OpenAI is privately unhappy with the arrangement, according to a person familiar with the company's thinking, but views it as a short-term concession rather than a lasting precedent.
"We don't believe this kind of government access process should become the long-term default. It keeps the best tools from users, developers, enterprises, cyber defenders, and global partners who need them." — OpenAI blog post
A Framework That Doesn't Exist Yet
Earlier this month, President Trump signed an executive order designed to address cybersecurity concerns around powerful new AI models. The order proposed a voluntary 30-day advance-sharing process between AI labs and the government — with an explicit carve-out against turning that process into a de facto licensing regime.
The problem: that voluntary framework hasn't actually been built yet. OpenAI executives confirmed on Friday that no formal process is in place, leaving frontier AI labs in a regulatory grey zone where cooperation with the government is technically voluntary but practically unavoidable.
Anthropic Still Caught in Its Own Standoff
OpenAI's delay comes just two weeks after the White House sent an export control directive to Anthropic, which forced the company to take its most advanced models offline for all customers. That dispute remains unresolved — some of Anthropic's own employees are still blocked from accessing its most capable AI systems.

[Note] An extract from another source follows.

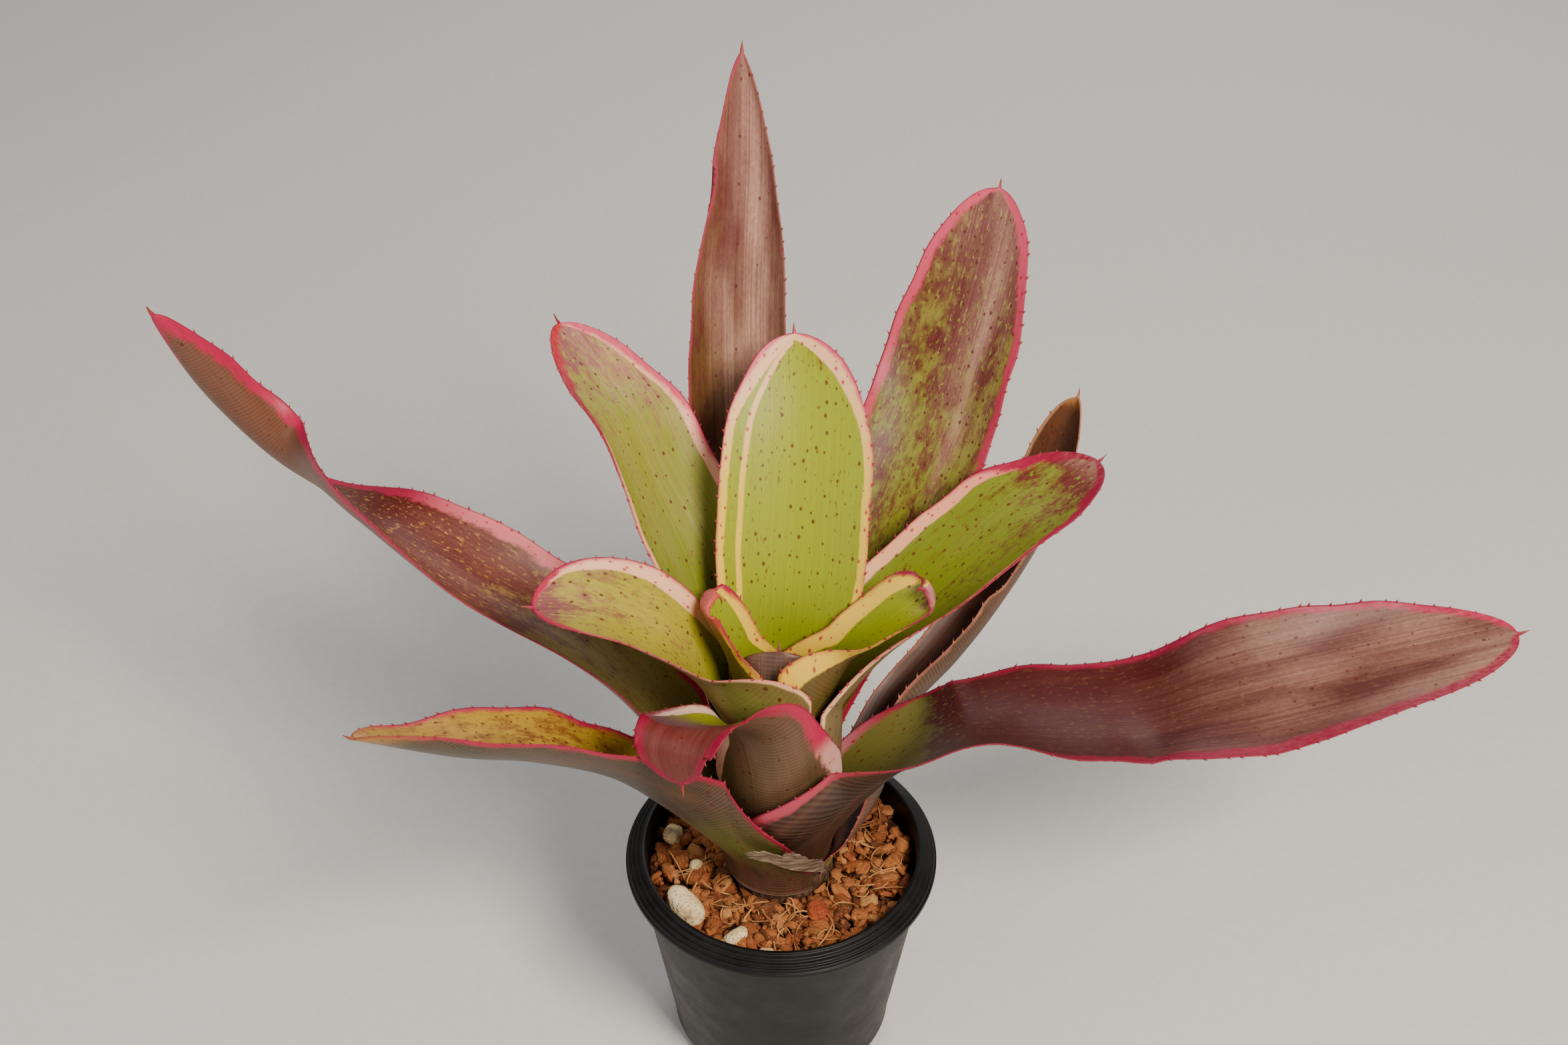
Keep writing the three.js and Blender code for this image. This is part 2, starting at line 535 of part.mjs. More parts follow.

The back-to-back interventions are creating significant uncertainty across the US AI industry, particularly given that the Trump administration has spent much of the past two years cutting AI regulation to boost American competitiveness against China.
What GPT-5.6 Actually Offers
OpenAI's GPT-5.6 will launch in three variants:
- Sol — the most capable version, with top benchmark scores in cybersecurity, biology, and agentic tasks
- Terra — a mid-tier option
- Luna — a fast, cost-efficient version
Alongside the new models, OpenAI says it has developed a "layered safeguard stack" aimed at preventing misuse — including cyberattacks and other malicious applications.
Opaque Approval Process
OpenAI plans to expand its approved customer list as early as next week, including some international partners. However, the company says it cannot disclose how the White House is making approval decisions. The process, as described by OpenAI executives, is straightforward but opaque: the company submits a list of customers and receives feedback from the government.
The White House did not respond to requests for comment.